I have been reading The 1619 Project, created by Nikole Hannah-Jones. It’s been an eye-opener to say the least. One particular place that has stood out to me is El Pueblo de Gracia Real de Santa Teresa de Mose, known as Fort Mose. In 1693, King Charles II of Spain decreed runaway slaves were to be given sanctuary in his colonies. Fort Mose was a diverse community made up of people from various backgrounds. In 1728, the territorial governor abolished the slave market and freed any remaining soldiers who were slaves. Ten years later, Fort Mose was established as the first free Black settlement in North America. The Spanish encouraged enslaved Africans to flee English settlements in the Carolinas, promising them freedom.

The fort and village were abandoned in 1763, and for more than 175 years the ruins of this first free Black town have rarely been talked about.
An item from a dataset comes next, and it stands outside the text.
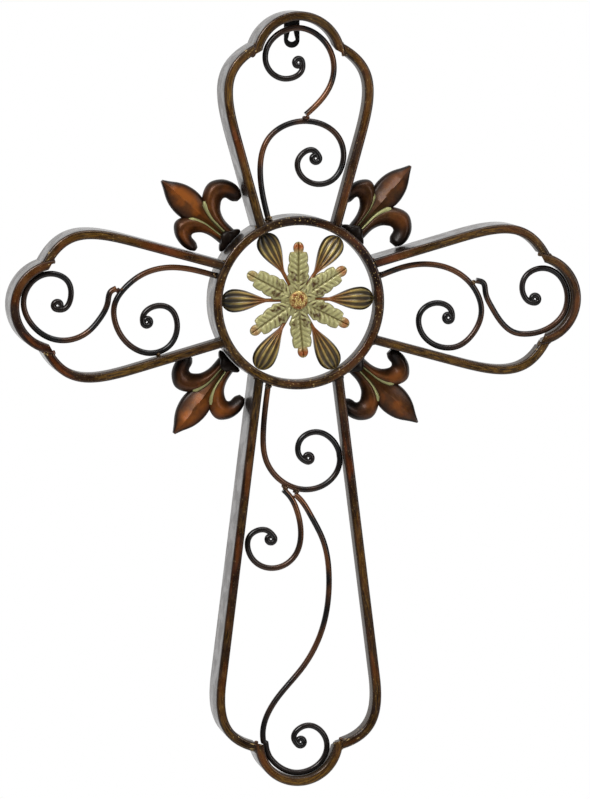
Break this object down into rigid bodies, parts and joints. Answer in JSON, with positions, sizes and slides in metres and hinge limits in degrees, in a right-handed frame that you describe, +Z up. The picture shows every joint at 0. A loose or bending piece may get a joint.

It was designated a National Historic Landmark in 1994 and is a reminder of the people who lost their lives. A festival is held every year to reenact the journey to freedom.


Lucy Stanton was an educator and abolitionist believed to be the first Black woman to graduate from college with a four-year degree. She completed a Ladies Literary Course from Oberlin College in 1850. What I found interesting is that Oberlin was one of the first colleges in the U.S. to admit Black people. Stanton was elected president of the school’s Ladies Literary Society and delivered a commencement speech, “A Plea for the Oppressed,” which focused on antislavery.